BEGIN Supplied material
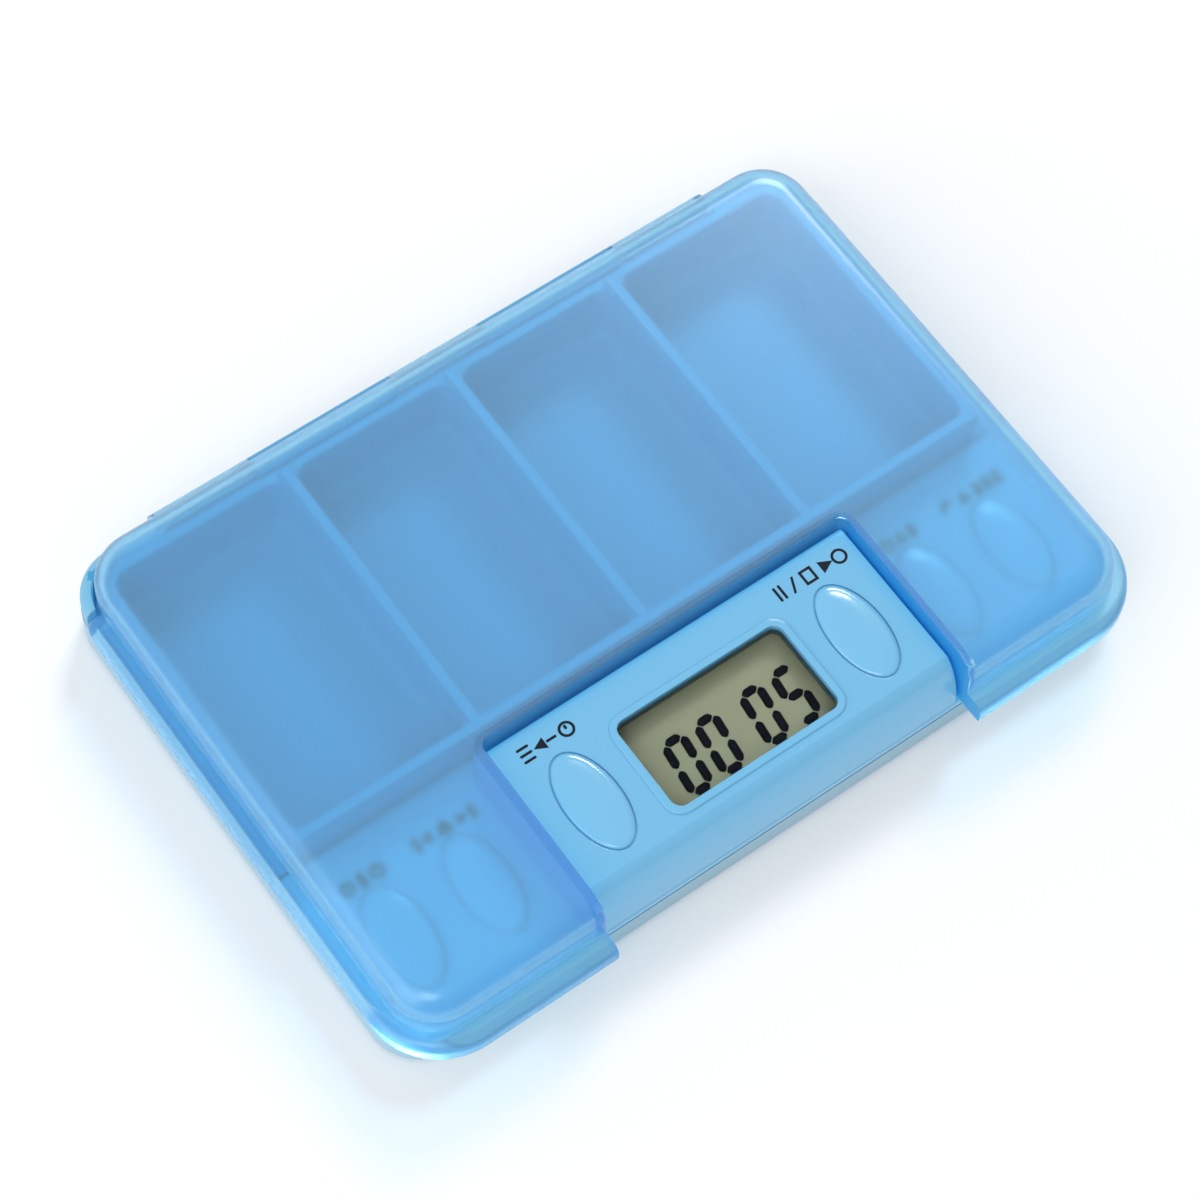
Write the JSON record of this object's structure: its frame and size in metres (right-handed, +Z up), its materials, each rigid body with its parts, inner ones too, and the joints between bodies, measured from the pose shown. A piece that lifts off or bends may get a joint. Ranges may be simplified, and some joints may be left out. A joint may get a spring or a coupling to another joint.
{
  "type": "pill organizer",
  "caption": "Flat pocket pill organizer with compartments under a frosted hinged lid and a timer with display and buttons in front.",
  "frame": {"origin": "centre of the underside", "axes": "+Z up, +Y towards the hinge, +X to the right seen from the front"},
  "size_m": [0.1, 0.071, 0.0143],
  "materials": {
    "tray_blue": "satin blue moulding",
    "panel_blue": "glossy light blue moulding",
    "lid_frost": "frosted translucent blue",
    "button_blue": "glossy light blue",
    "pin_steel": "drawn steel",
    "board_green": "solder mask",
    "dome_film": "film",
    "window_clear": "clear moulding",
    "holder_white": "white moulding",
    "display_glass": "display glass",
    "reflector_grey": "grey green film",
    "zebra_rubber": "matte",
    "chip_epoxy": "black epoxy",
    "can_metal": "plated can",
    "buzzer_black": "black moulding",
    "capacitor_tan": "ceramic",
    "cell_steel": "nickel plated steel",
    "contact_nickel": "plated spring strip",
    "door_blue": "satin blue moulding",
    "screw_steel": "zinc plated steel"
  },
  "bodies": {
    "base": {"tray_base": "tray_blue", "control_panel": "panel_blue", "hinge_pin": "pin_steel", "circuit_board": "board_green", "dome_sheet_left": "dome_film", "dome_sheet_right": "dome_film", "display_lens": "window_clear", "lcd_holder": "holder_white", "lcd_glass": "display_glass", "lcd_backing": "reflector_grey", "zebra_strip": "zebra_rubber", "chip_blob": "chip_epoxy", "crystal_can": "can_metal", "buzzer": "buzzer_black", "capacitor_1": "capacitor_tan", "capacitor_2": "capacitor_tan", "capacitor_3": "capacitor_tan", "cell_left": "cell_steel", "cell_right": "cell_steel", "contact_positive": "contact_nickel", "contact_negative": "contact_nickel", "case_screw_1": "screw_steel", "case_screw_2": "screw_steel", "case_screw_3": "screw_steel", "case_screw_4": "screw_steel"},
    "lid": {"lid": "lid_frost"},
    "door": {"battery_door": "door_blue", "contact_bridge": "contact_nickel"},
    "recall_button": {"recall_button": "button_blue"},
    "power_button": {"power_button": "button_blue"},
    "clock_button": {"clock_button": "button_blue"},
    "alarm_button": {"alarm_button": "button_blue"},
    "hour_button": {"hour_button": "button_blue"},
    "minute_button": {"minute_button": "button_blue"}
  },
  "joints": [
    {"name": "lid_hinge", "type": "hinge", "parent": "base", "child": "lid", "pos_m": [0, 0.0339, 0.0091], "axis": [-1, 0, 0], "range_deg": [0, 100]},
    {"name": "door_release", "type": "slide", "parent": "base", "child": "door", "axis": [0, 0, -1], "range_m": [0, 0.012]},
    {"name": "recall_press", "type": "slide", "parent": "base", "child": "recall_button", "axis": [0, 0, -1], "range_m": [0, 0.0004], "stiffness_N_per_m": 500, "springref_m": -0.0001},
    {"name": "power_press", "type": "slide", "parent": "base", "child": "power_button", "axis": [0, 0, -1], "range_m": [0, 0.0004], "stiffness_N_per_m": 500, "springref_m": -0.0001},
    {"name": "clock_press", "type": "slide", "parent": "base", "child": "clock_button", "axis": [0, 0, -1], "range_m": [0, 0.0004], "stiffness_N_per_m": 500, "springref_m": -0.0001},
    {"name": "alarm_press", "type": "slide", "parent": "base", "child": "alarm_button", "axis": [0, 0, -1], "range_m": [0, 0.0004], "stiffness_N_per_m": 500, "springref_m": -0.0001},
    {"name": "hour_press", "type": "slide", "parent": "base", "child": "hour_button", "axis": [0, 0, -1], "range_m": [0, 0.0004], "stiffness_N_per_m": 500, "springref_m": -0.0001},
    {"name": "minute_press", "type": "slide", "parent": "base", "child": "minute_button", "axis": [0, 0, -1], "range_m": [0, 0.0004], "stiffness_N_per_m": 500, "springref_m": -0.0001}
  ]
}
END Supplied material
**Prompt:**
Show the lines from the data above that contain the string "joints".

**Result for this exercise:**
Write the JSON record of this object's structure: its frame and size in metres (right-handed, +Z up), its materials, each rigid body with its parts, inner ones too, and the joints between bodies, measured from the pose shown. A piece that lifts off or bends may get a joint. Ranges may be simplified, and some joints may be left out. A joint may get a spring or a coupling to another joint.
  "joints": [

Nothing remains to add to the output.